Second, the coverage gap should be rare, because most claims involving plan amendments involve both settlor and fiduciary functions, and thus the policy would provide a duty to defend the action to the extent a covered claim is alleged.  For example, most objections to a plan amendment, such as a violation of ERISA’s anti-cutback or anti-discrimination rules (settlor functions), usually also allege a disclosure violation relating to the plan amendment (fiduciary or covered administrative functions).  But on the occasions like the IBM case in which only settlor functions are challenged, the decision serves as a reminder of the potential coverage gap. 
Third, and more importantly, this coverage gap is more problematic for multiemployer plans.  The August Janese decision demonstrates the prevailing trend that, with respect to plan amendments, multiemployer plans are being treated like single employer plans.  For single employer plans like the IBM pension plan, the company can pay the costs, although potentially significant, of defending and settling the claim.  But paying the litigation expenses in a settlor claim involving a multiemployer plan is more challenging.  No individual employer exists that is able or likely willing to pay the claim that is not covered by standard fiduciary insurance policies.

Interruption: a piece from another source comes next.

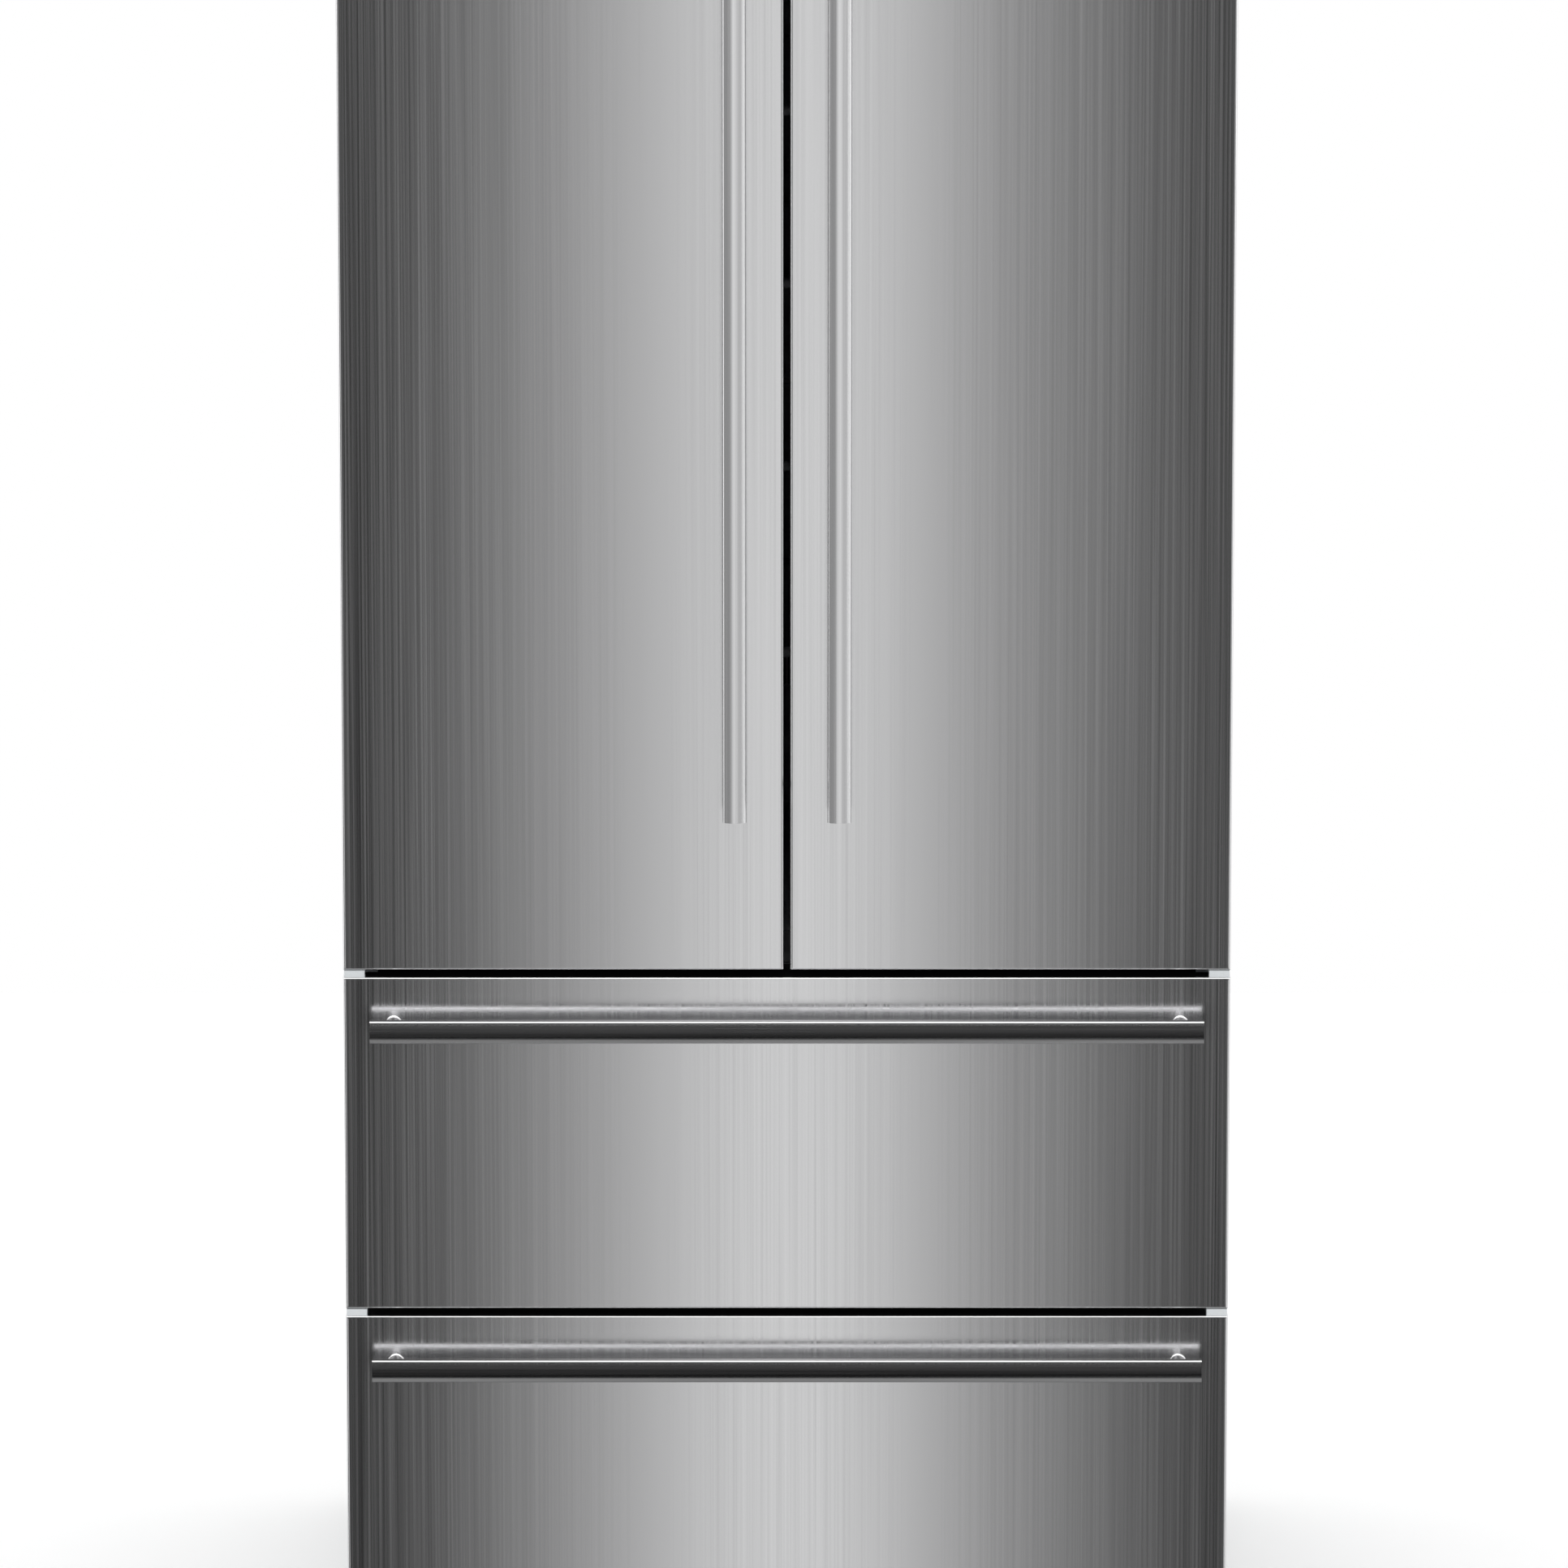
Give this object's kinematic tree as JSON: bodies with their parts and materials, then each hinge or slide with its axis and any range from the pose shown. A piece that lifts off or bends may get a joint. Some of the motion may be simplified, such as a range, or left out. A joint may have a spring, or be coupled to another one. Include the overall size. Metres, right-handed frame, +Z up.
{
  "type": "french door refrigerator",
  "caption": "Freestanding refrigerator with paired upper doors over stacked freezer drawers, brushed fronts and slim bar handles.",
  "frame": {"origin": "floor level, in the middle of the overall width and depth", "axes": "+Z up, -Y out of the doors towards the user, +X to the user's right"},
  "size_m": [0.835, 0.7349, 1.8],
  "materials": {
    "stainless_front": "satin",
    "stainless_grip": "satin",
    "painted_case": "satin",
    "galvanised_sheet": "matte",
    "foam": "matte",
    "white_liner": "satin",
    "black_plastic": "matte",
    "grey_seal": "matte",
    "zinc_steel": "satin",
    "grey_cover": "matte",
    "black_enamel": "satin",
    "aluminium_fins": "satin",
    "shelf_glass": "gloss",
    "shelf_trim": "satin",
    "clear_plastic": "gloss",
    "white_basket": "satin",
    "white_mullion": "satin",
    "foot_rubber": "matte",
    "roller_nylon": "satin",
    "fan_plastic": "matte",
    "inlet_plastic": "matte"
  },
  "bodies": {
    "cabinet": {"outer_case": "painted_case", "back_panel": "galvanised_sheet", "base_plate": "galvanised_sheet", "insulation_foam": "foam", "fridge_liner": "white_liner", "freezer_liners": "white_liner", "cross_rails": "painted_case", "hinge_brackets": "zinc_steel", "hinge_covers": "grey_cover", "toe_grille": "grey_cover", "bay_cover": "black_plastic", "compressor": "black_enamel", "heat_exchangers": "aluminium_fins", "air_covers": "white_liner", "shelf_glass": "shelf_glass", "shelf_trims": "shelf_trim", "crisper_pans": "clear_plastic", "ceiling_fittings": "white_liner", "fixed_slides": "zinc_steel", "power_inlet": "inlet_plastic", "fan_motors": "galvanised_sheet"},
    "left_door": {"left_door_skin": "stainless_front", "left_door_foam": "foam", "left_door_gasket": "grey_seal", "left_door_end_caps": "black_plastic", "left_door_handle": "stainless_grip", "left_door_bins": "clear_plastic", "left_door_inner_panel": "white_liner"},
    "right_door": {"right_door_skin": "stainless_front", "right_door_foam": "foam", "right_door_gasket": "grey_seal", "right_door_end_caps": "black_plastic", "right_door_handle": "stainless_grip", "right_door_bins": "clear_plastic", "right_door_inner_panel": "white_liner"},
    "upper_drawer": {"upper_drawer_skin": "stainless_front", "upper_drawer_foam": "foam", "upper_drawer_inner_panel": "white_liner", "upper_drawer_gasket": "grey_seal", "upper_drawer_end_caps": "black_plastic", "upper_drawer_handle": "stainless_grip", "upper_drawer_basket": "white_basket", "upper_drawer_runners": "zinc_steel"},
    "lower_drawer": {"lower_drawer_skin": "stainless_front", "lower_drawer_foam": "foam", "lower_drawer_inner_panel": "white_liner", "lower_drawer_gasket": "grey_seal", "lower_drawer_end_caps": "black_plastic", "lower_drawer_handle": "stainless_grip", "lower_drawer_basket": "white_basket", "lower_drawer_runners": "zinc_steel"},
    "mullion": {"mullion_bar": "white_mullion"},
    "upper_slide": {"upper_slide_middle": "zinc_steel"},
    "lower_slide": {"lower_slide_middle": "zinc_steel"},
    "foot_left": {"front_foot_left": "foot_rubber"},
    "foot_right": {"front_foot_right": "foot_rubber"},
    "roller_left": {"rear_roller_left": "roller_nylon"},
    "roller_right": {"rear_roller_right": "roller_nylon"},
    "fan_condenser": {"condenser_fan": "fan_plastic"},
    "fan_evaporator": {"evaporator_fan": "fan_plastic"}
  },
  "joints": [
    {"name": "left_door_hinge", "type": "hinge", "parent": "cabinet", "child": "left_door", "pos_m": [-0.3995, -0.2975, 1.24], "axis": [0, 0, -1], "range_deg": [0, 125]},
    {"name": "right_door_hinge", "type": "hinge", "parent": "cabinet", "child": "right_door", "pos_m": [0.3995, -0.2975, 1.24], "axis": [0, 0, 1], "range_deg": [0, 125]},
    {"name": "mullion_fold", "type": "hinge", "parent": "left_door", "child": "mullion", "pos_m": [-0.032, -0.2482, 1.22], "axis": [0, 0, -1], "range_deg": [0, 90]},
    {"name": "upper_drawer_slide", "type": "slide", "parent": "cabinet", "child": "upper_drawer", "axis": [0, -1, 0], "range_m": [0, 0.4]},
    {"name": "upper_slide_middle_slide", "type": "slide", "parent": "cabinet", "child": "upper_slide", "axis": [0, -1, 0], "range_m": [0, 0.2]},
    {"name": "lower_drawer_slide", "type": "slide", "parent": "cabinet", "child": "lower_drawer", "axis": [0, -1, 0], "range_m": [0, 0.28]},
    {"name": "lower_slide_middle_slide", "type": "slide", "parent": "cabinet", "child": "lower_slide", "axis": [0, -1, 0], "range_m": [0, 0.14]},
    {"name": "left_foot_screw", "type": "slide", "parent": "cabinet", "child": "foot_left", "axis": [0, 0, -1], "range_m": [0, 0.015]},
    {"name": "right_foot_screw", "type": "slide", "parent": "cabinet", "child": "foot_right", "axis": [0, 0, -1], "range_m": [0, 0.015]},
    {"name": "left_roller_axle", "type": "hinge", "parent": "cabinet", "child": "roller_left", "pos_m": [-0.34, 0.3, 0.0175], "axis": [1, 0, 0], "continuous": true},
    {"name": "right_roller_axle", "type": "hinge", "parent": "cabinet", "child": "roller_right", "pos_m": [0.34, 0.3, 0.0175], "axis": [1, 0, 0], "continuous": true},
    {"name": "condenser_fan_shaft", "type": "hinge", "parent": "cabinet", "child": "fan_condenser", "pos_m": [0.06, 0.2505, 0.119], "axis": [1, 0, 0], "continuous": true},
    {"name": "evaporator_fan_shaft", "type": "hinge", "parent": "cabinet", "child": "fan_evaporator", "pos_m": [0, 0.2185, 0.6105], "axis": [0, -1, 0], "continuous": true}
  ],
  "couplings": [
    {"joint": "upper_slide_middle_slide", "follows": "upper_drawer_slide", "ratio": 0.5},
    {"joint": "lower_slide_middle_slide", "follows": "lower_drawer_slide", "ratio": 0.5}
  ]
}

The solution is to seek defense coverage for settlor functions in a plan’s fiduciary liability insurance policy.  In an evolving trend, several insurance carriers committed to the multiemployer market now expand their definition of “wrongful act” in fiduciary liability policies issued to multiemployer plans to provide defense costs for claims in which a trustee is sued in the capacity as a trustee (as opposed to their capacity as a fiduciary).  The policy issued by Euclid Specialty Managers expands coverage in the policy form to “any negligent act, error or omission by an Insured solely in such Insured’s capacity as a trustee of a Plan.”  This expansion of coverage provides a defense to a purely settlor claim and avoids the coverage gap presented in the recent IBM coverage action for multiemployer plans.